Anderson declined to comment directly for this story.

Ethics Director Jan Yamane said she could not confirm or deny whether she OK’d the free lunch. Requests for advice are confidential, she said.

In general, she said it’s all right for agencies to accept “tokens of aloha,” small items like lei or boxes of manapua. Larger gestures – especially to agencies with real decision-making power – may warrant more scrutiny.

“That’s where the analysis comes in,” she said. 

David K. Tanoue, vice president of RM Towill, said he considered the food a gift of aloha because of its low cost per person. 

“We didn’t expect anything out of it,” he said. “It was just to say thanks for their public service and sacrifice.”

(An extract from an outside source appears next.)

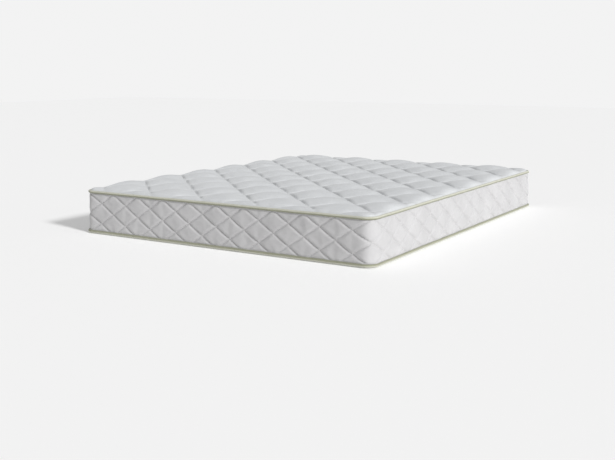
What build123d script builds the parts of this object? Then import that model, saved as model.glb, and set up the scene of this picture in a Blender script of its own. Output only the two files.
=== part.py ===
"""A quilted memory foam mattress, as the pieces that it is sewn and glued up from.

Frame: origin at the middle of the underside, +X across the width, +Y from the foot end to the head end,
+Z up. Millimetres. A "reach" is a distance outward from the border's outer face, in plan; a negative
reach is inside that face.
"""

import os

from build123d import *

os.makedirs("parts", exist_ok=True)

# --- the whole mattress, in plan ---
mattress_width = 1600.0  # over the edge tapes
mattress_length = 2000.0  # over the edge tapes
corner_radius = 50.0  # of the border's outer face
tape_overhang = 5.0  # how far an edge tape stands proud of the border

# --- cloth and wadding ---
ticking = 1.2  # quilted face fabric
backing = 0.6  # non-woven behind the wadding
border_fill = 7.0
top_fill = 21.0
bottom_fill = 8.0
top_shoulder_radius = 24.0  # where the top panel turns down to its tape
bottom_shoulder_radius = 6.0

# --- foam, from the underside up ---
base_foam = 20.0
support_core = 95.0
transition_foam = 30.0
memory_foam = 50.0
edge_rail_width = 70.0
sock = 1.0  # stretch cloth round the whole foam block

# --- edge tapes and their seams ---
border_height = 180.0  # what shows of the border between the two tapes
tape_height = 12.0
tape_inner_reach = -6.0  # where the tape's leg ends on the panel
seam_reach = 3.2  # how far the sewn edges go out into the tape
tape_grip = 0.2  # clearance between the tape and the sewn edges
thread_diameter = 0.9
thread_reach = -3.0  # the row of stitches on the tape's leg
thread_clearance = 0.2

# --- the border strip's two ends, joined on the left side near the head ---
end_gap = 1.0
end_seam_clearance = 0.1
end_seam_from_head = 150.0

# --- comfort zones cut across the transition foam's upper face ---
channel_width = 8.0
channel_depth = 12.0
zone_channels = (4, 5, 3, 6, 3, 5, 4)  # channels in each of the seven zones, foot to head
zone_gap = 60.0  # uncut foam between two zones
zone_margin = 70.0  # uncut foam at each end

# --- clearances between layers that aren't glued or sewn over their whole face ---
cloth_clearance = 0.2
foam_clearance = 0.3

# --- worked out from the above ---
face_width = mattress_width - 2 * tape_overhang
face_length = mattress_length - 2 * tape_overhang

fill_reach = -ticking
border_backing_reach = fill_reach - border_fill
border_inner_reach = border_backing_reach - backing
panel_backing_reach = border_inner_reach
sock_reach = panel_backing_reach - backing - cloth_clearance
foam_reach = sock_reach - sock - foam_clearance

bottom_fill_low = ticking
bottom_backing_low = bottom_fill_low + bottom_fill
bottom_tape_height = bottom_backing_low + backing + cloth_clearance / 2  # centre of the tape
sock_low = bottom_backing_low + backing + cloth_clearance
base_low = sock_low + sock
core_low = base_low + base_foam
transition_low = core_low + support_core
memory_low = transition_low + transition_foam
foam_high = memory_low + memory_foam
sock_high = foam_high + sock
top_backing_low = sock_high + cloth_clearance
top_fill_low = top_backing_low + backing
top_ticking_low = top_fill_low + top_fill
mattress_height = top_ticking_low + ticking
top_tape_height = bottom_tape_height + border_height + tape_height  # centre of the tape

core_reach = foam_reach - edge_rail_width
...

In another notice issued by the commission, the Elf on the Shelf offers advice on when accepting gifts is appropriate, and when it’s not. Gifts are “usually prohibited, regardless of the value of the gift,” when the giver is a person or business that is:

  • regulated by the agency
  • applying for a permit with the agency
  • involved in a contested case with the agency
  • a contractor, consultant or vendor of the agency
  • a lobbyist

A request for rezoning would be “similar” to applying for a permit, Yamane said.

“We counsel agencies as a general matter that if you feel uncomfortable about it, you can always decline,” she said. “Tell them the Grinch told you to do it.”

Kauʻi Pratt-Aquino, an attorney and Kaneohe resident who has fought in opposition to the rezoning, said she hopes “special interests” will not influence the judgment of the city’s elected leaders. She said the community was already concerned about campaign donations to council members from the project’s representatives. 

“We cannot understand how this project can continue to progress given all the direct witness testimony given to the council,” said Pratt-Aquino, who is running for a state representative seat. “The concern is what other factors are influencing this process?”